• _GOAL_: In the listing below, find the line with "return math.radians(angle) *", then repeat exactly every line from the top through that one.

========

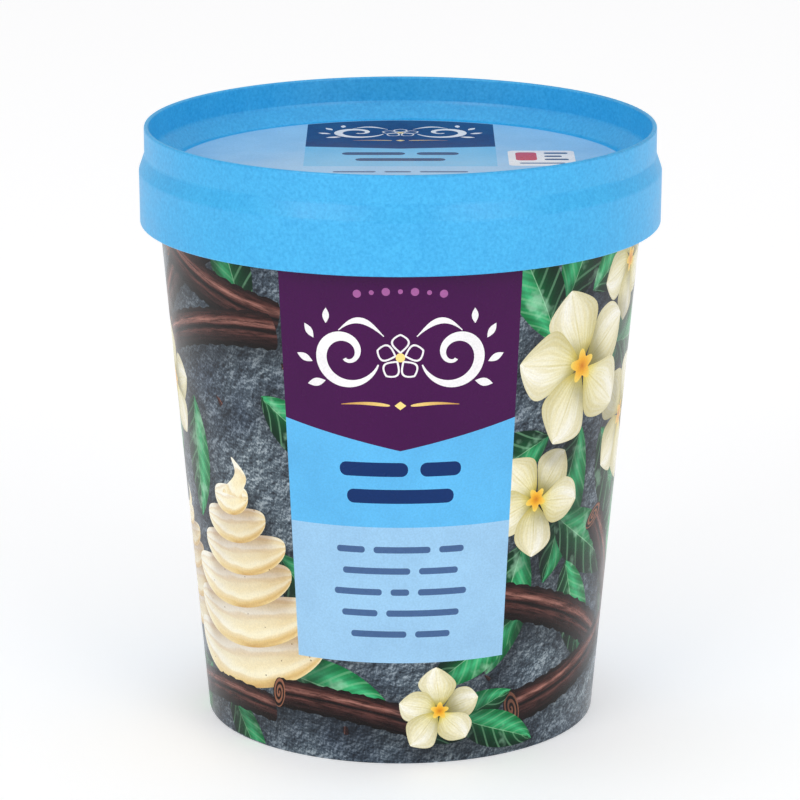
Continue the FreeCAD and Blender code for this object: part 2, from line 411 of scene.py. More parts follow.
def around(angle):
    """An angle from the front, in degrees, as a distance along the flat print."""
    return math.radians(angle) * UNROLL_RADIUS


def eased(count):
    """Shares from 0 to 1, closer together towards both ends."""
    return (1 - np.cos(np.linspace(0, np.pi, count))) / 2


def leaf_ring(x, middle, half):
    """The outline of a shape with two sharp ends, from its half widths along x."""
    return np.vstack([pairs(x, middle - half), pairs(x, middle + half)[-2:0:-1]])


def heading(angle):
    return np.array([math.cos(angle), math.sin(angle)])


def polar(reach, angles):
    """Points at a reach, or at a reach each, from the middle."""
    return pairs(reach * np.cos(angles), reach * np.sin(angles))


def turned(points, degrees):
    c, s = math.cos(math.radians(degrees)), math.sin(math.radians(degrees))
    return pairs(c * points[:, 0] - s * points[:, 1], s * points[:, 0] + c * points[:, 1])


def one_tone(points):
    """A pattern that shows the middle of its paint everywhere."""
    return np.full((len(points), 2), 0.5)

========

• _RESPONSE BELOW_:
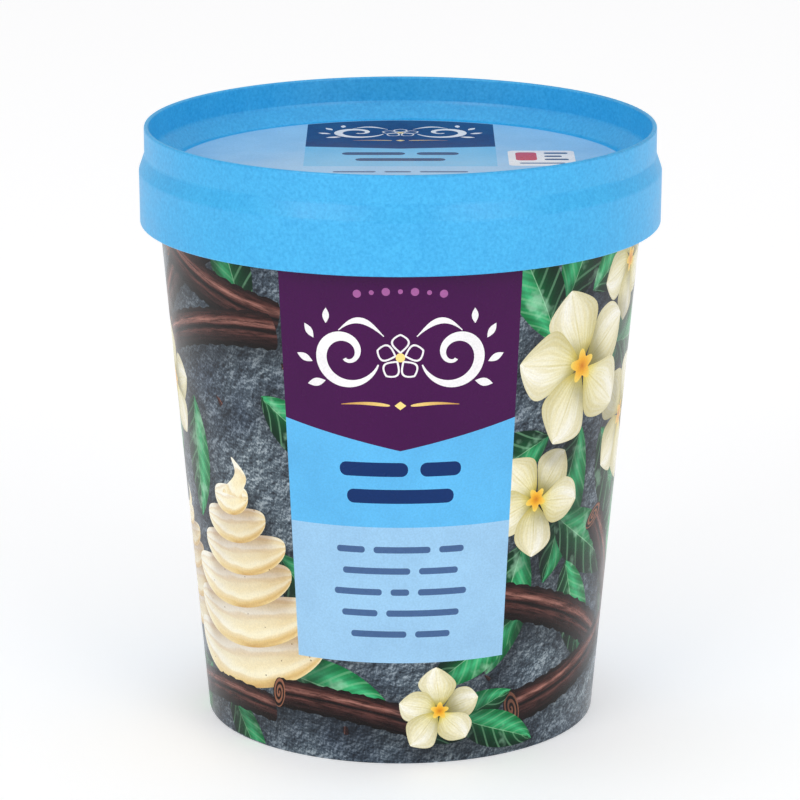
Continue the FreeCAD and Blender code for this object: part 2, from line 411 of scene.py. More parts follow.
def around(angle):
    """An angle from the front, in degrees, as a distance along the flat print."""
    return math.radians(angle) * UNROLL_RADIUS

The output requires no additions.